Ключица (а она и правда была сломана) срослась за два месяца. Ни родители, ни Егор так и не узнали, где я её на самом деле повредила. Маша могла быть довольна! Её работе и репутации ничего не угрожало. Что еще? За этот год я, к сожалению, не перестала расти и стала еще выше, но зато хотя бы перестала быть такой худой: появилась грудь, округлилась попа, и, как следствие, одноклассники перестали обзываться и стали неуклюже со мной флиртовать. Смешные! Как будто мне кто-то из них интересен! Все мои мечты по-прежнему о Локи - об этом рыжеволосом боге. Как шкатулку с сокровищами, перебираю я перед сном драгоценные воспоминания: вот Андрей склоняется над моим столом, объясняя решение задачи; вот приобнимает за плечи на скалодроме, уговаривая не плакать. А вот держит за руку у кабинета травматолога, успокаивающе сжимая мои ледяные пальцы в своей горячей ладони. И стоит ли удивляться тому, что и во сне меня преследуют этот пронзительный взгляд голубых глаз. Только в моих снах Андрей смотрит на меня не как на ребенка, а как на желанную, самую любимую на свете женщину.

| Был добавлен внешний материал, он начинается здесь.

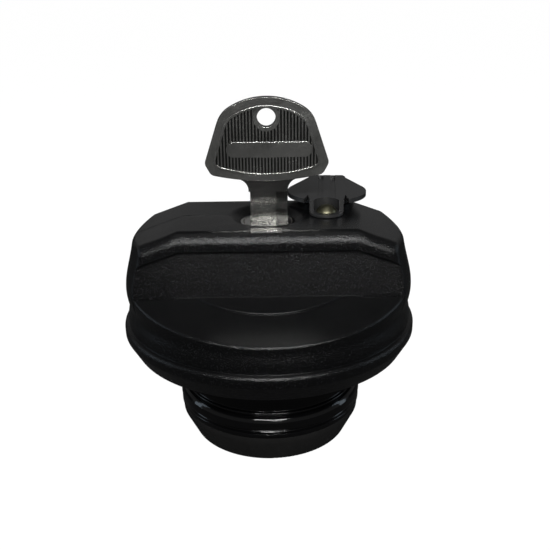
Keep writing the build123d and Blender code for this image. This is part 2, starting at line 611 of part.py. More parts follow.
def shell_inside():
    """Tube, screw bosses, rivet boss and ribs under the roof of the shell."""
    high = GRIP_TOP_Z - WALL / 2
    tube_low = HOUSING_LOW_Z + HOUSING_FLANGE_THICKNESS
    tube_radius = HOUSING_RADIUS + HOUSING_FIT + BOSS_WALL
    inside = disc(tube_radius, tube_low, high)
    for side in (-1, 1):
        inside += disc(SCREW_BOSS_RADIUS, tube_low, high, 0, side * EAR_SCREW_Y)
    for x, y in column_places():
        inside += disc(SCREW_BOSS_RADIUS, COLUMN_TOP_Z, high, x, y)
    inside += disc(RIVET_RADIUS + BOSS_WALL, GRIP_TOP_Z - WALL - RIVET_BOSS_LENGTH, high, COVER_PIVOT_X)
    half = RIB_WIDTH / 2
    inside += block(-LEDGE_RADIUS, LEDGE_RADIUS, -half, half, RIB_LOW_Z, high)
    for side in (-1, 1):
        x = side * RIB_SPACING
        inside += block(x - half, x + half, -GRIP_HALF_DEPTH, GRIP_HALF_DEPTH, RIB_LOW_Z, high)
    return inside


def shell_cuts():
    """Recess, lock bore, tab slot, screw holes, rivet hole and top seam."""
    recess = turned([(0, LOCK_FACE_Z), (HOUSING_RADIUS + HOUSING_FIT, LOCK_FACE_Z),
                     (RECESS_RADIUS, GRIP_TOP_Z), (RECESS_RADIUS, GRIP_TOP_Z + 1),
                     (0, GRIP_TOP_Z + 1)])
    cuts = recess + disc(HOUSING_RADIUS + HOUSING_FIT, HOUSING_LOW_Z, GRIP_TOP_Z)
    cuts += block(TAB_LEFT_X - TAB_FIT, TAB_RIGHT_X + TAB_FIT, TAB_NEAR_Y - TAB_FIT,
                  TAB_FAR_Y + TAB_FIT, LOCK_FACE_Z - WALL - TAB_ARM, GRIP_TOP_Z + 1)
    cuts += block(TAB_LEFT_X - TAB_FIT, TAB_RIGHT_X + TAB_FIT, TAB_NEAR_Y - TAB_FIT, 0,
                  HOUSING_LOW_Z + HOUSING_FLANGE_THICKNESS, LOCK_FACE_Z - WALL)
    for side in (-1, 1):
        cuts += disc(SCREW_RADIUS, HOUSING_LOW_Z, HOUSING_LOW_Z + SCREW_GRIP + 3, 0,
                     side * EAR_SCREW_Y)
    for x, y in column_places():
        cuts += disc(SCREW_RADIUS, COLUMN_TOP_Z, COLUMN_TOP_Z + SCREW_GRIP + 1, x, y)
    cuts += disc(RIVET_RADIUS, RIB_LOW_Z, GRIP_TOP_Z + 1, COVER_PIVOT_X)
    cuts += disc(RIVET_TAIL_RADIUS + HOUSING_FIT, RIB_LOW_Z - 1,
                 GRIP_TOP_Z - WALL - RIVET_BOSS_LENGTH, COVER_PIVOT_X)
    half = SEAM_WIDTH / 2
    seam = along_y(top_outline(0, GRIP_TOP_Z - FAR), half) - along_y(
        top_outline(SEAM_DEPTH, GRIP_TOP_Z - FAR), half)
    cuts += seam & block(-FAR, 0, -1, 1, CREASE_Z, GRIP_TOP_Z)
    return cuts


def make_cap_shell():
    form = shell_form()
    form -= panel_cut(-1)
    form -= panel_cut(1)
    hollow = form - shell_cavity()
    hollow += shell_inside() & form & along_y(top_outline(WALL / 2, 0), FAR)
    return hollow - shell_cuts()


# ---------------------------------------------------------------- lock
def make_lock_housing():
    """Lock body: tube with a floor, a flange with two ears and the locating arm."""
    flange_high = HOUSING_LOW_Z + HOUSING_FLANGE_THICKNESS
    body = disc(HOUSING_RADIUS, HOUSING_LOW_Z, LOCK_FACE_Z)
    body += disc(HOUSING_FLANGE_RADIUS, HOUSING_LOW_Z, flange_high)
    reach = EAR_SCREW_Y + EAR_HALF_WIDTH
    ears = block(-EAR_HALF_WIDTH, EAR_HALF_WIDTH, -reach, reach, HOUSING_LOW_Z, flange_high)
    body += fillet(ears.edges().filter_by(Axis.Z), EAR_HALF_WIDTH * 0.8)
    arm_high = LOCK_FACE_Z - WALL
    body += block(TAB_LEFT_X, TAB_RIGHT_X, TAB_NEAR_Y, 0, arm_high - TAB_ARM, arm_high)
    body += block(TAB_LEFT_X, TAB_RIGHT_X, TAB_NEAR_Y, TAB_FAR_Y, arm_high - TAB_ARM, GRIP_TOP_Z)
    body -= disc(HOUSING_BORE_RADIUS, HOUSING_LOW_Z + HOUSING_WEB, LOCK_FACE_Z + 1)
    body -= disc(TAIL_RADIUS + TAIL_CLEARANCE, HOUSING_LOW_Z - 1, LOCK_FACE_Z)
    for side in (-1, 1):
        body -= disc(SCREW_RADIUS, HOUSING_LOW_Z - 1, LOCK_FACE_Z, 0, side * EAR_SCREW_Y)
    return body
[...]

И я плавлюсь, растекаюсь в огне этих глаз, а внутри все обмирает, становится горячим и влажным. И так обидно выныривать из этого сладкого мира сновидений в пустую реальность, где он далеко от меня.
В тот июльский вечер мы с девчонками с волейбола собрались погулять по Богдашке. Так называлась пешеходная улица в центре города, где тусовалась вся молодежь. Каких только компаний там не встретишь! Весь цвет общества: от гопников и готов до молодых поэтов и рок-музыкантов. Может, мы и рисковали немного, сверкая нашими длинными ногами в коротких юбках на виду у всей этой толпы, но на тот момент нас это заботило мало. Мы пили Колу, сплетничали, хихикали, как ненормальные, и ощущали себя самыми красивыми на свете. Вдруг мой взгляд выцепил знакомый образ. Не может быть! Это же…он! Я затормозила и ошарашенно уставилась на Андрея, в одиночестве сидящего на скамейке. Знакомые взъерошенные пряди блеснули в лучах закатного солнца медными бликами. В руках у него была бутылка виски, и он отпивал из горлышка янтарную жидкость так невозмутимо, будто это был не крепкий алкоголь, а обычный чай.
- Девочки, я вас покину, - бросила я своим и, едва справляясь с волнением, подошла к Андрею. Вблизи стало понятно, что он пьян. Впрочем, это было неудивительно, учитывая, что в бутылке оставалось чуть меньше половины. Другая половина, очевидно, уже плескалась в Локи, прилично затуманив его ясные голубые глаза.
- П-полина, - нетвердо выговорил он, как будто даже не удивившись, - а я вот. Пью.
- Я вижу, - вздохнула я и села рядом. Терпеть не могла пьяных, мне даже родной брат казался отвратительным в таком состоянии, но почему-то на Андрея это не распространялось. Я не испытывала привычного чувства гадливости от вида пьяного парня, скорее горячее сочувствие. Андрей же почти не пьет, значит, у него была веская причина сидеть тут и надираться в одиночестве.